··· Data shown
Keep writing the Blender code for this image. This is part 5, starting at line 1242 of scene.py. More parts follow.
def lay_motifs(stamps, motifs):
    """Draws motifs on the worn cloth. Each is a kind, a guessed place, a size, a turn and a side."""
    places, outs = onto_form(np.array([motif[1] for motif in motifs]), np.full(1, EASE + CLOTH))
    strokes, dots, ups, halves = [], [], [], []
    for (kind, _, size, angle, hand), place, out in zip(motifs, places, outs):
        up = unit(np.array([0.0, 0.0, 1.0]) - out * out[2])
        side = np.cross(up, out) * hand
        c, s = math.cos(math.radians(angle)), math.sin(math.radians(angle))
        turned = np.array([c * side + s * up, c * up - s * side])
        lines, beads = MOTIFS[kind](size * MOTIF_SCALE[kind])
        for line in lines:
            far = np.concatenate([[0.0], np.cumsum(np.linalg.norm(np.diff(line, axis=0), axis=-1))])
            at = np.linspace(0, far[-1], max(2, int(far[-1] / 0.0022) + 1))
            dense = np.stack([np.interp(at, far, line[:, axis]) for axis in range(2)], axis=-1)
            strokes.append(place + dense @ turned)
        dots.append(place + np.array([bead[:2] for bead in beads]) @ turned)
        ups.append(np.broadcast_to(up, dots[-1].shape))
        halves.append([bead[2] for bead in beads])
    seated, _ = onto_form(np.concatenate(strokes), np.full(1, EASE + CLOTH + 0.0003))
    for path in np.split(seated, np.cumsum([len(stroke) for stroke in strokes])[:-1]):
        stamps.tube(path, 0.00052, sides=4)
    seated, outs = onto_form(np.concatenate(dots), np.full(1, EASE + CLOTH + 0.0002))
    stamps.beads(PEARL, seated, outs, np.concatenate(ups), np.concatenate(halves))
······
What to produce: Give back all the data exactly as written.

Exercise output:
Keep writing the Blender code for this image. This is part 5, starting at line 1242 of scene.py. More parts follow.
def lay_motifs(stamps, motifs):
    """Draws motifs on the worn cloth. Each is a kind, a guessed place, a size, a turn and a side."""
    places, outs = onto_form(np.array([motif[1] for motif in motifs]), np.full(1, EASE + CLOTH))
    strokes, dots, ups, halves = [], [], [], []
    for (kind, _, size, angle, hand), place, out in zip(motifs, places, outs):
        up = unit(np.array([0.0, 0.0, 1.0]) - out * out[2])
        side = np.cross(up, out) * hand
        c, s = math.cos(math.radians(angle)), math.sin(math.radians(angle))
        turned = np.array([c * side + s * up, c * up - s * side])
        lines, beads = MOTIFS[kind](size * MOTIF_SCALE[kind])
        for line in lines:
            far = np.concatenate([[0.0], np.cumsum(np.linalg.norm(np.diff(line, axis=0), axis=-1))])
            at = np.linspace(0, far[-1], max(2, int(far[-1] / 0.0022) + 1))
            dense = np.stack([np.interp(at, far, line[:, axis]) for axis in range(2)], axis=-1)
            strokes.append(place + dense @ turned)
        dots.append(place + np.array([bead[:2] for bead in beads]) @ turned)
        ups.append(np.broadcast_to(up, dots[-1].shape))
        halves.append([bead[2] for bead in beads])
    seated, _ = onto_form(np.concatenate(strokes), np.full(1, EASE + CLOTH + 0.0003))
    for path in np.split(seated, np.cumsum([len(stroke) for stroke in strokes])[:-1]):
        stamps.tube(path, 0.00052, sides=4)
    seated, outs = onto_form(np.concatenate(dots), np.full(1, EASE + CLOTH + 0.0002))
    stamps.beads(PEARL, seated, outs, np.concatenate(ups), np.concatenate(halves))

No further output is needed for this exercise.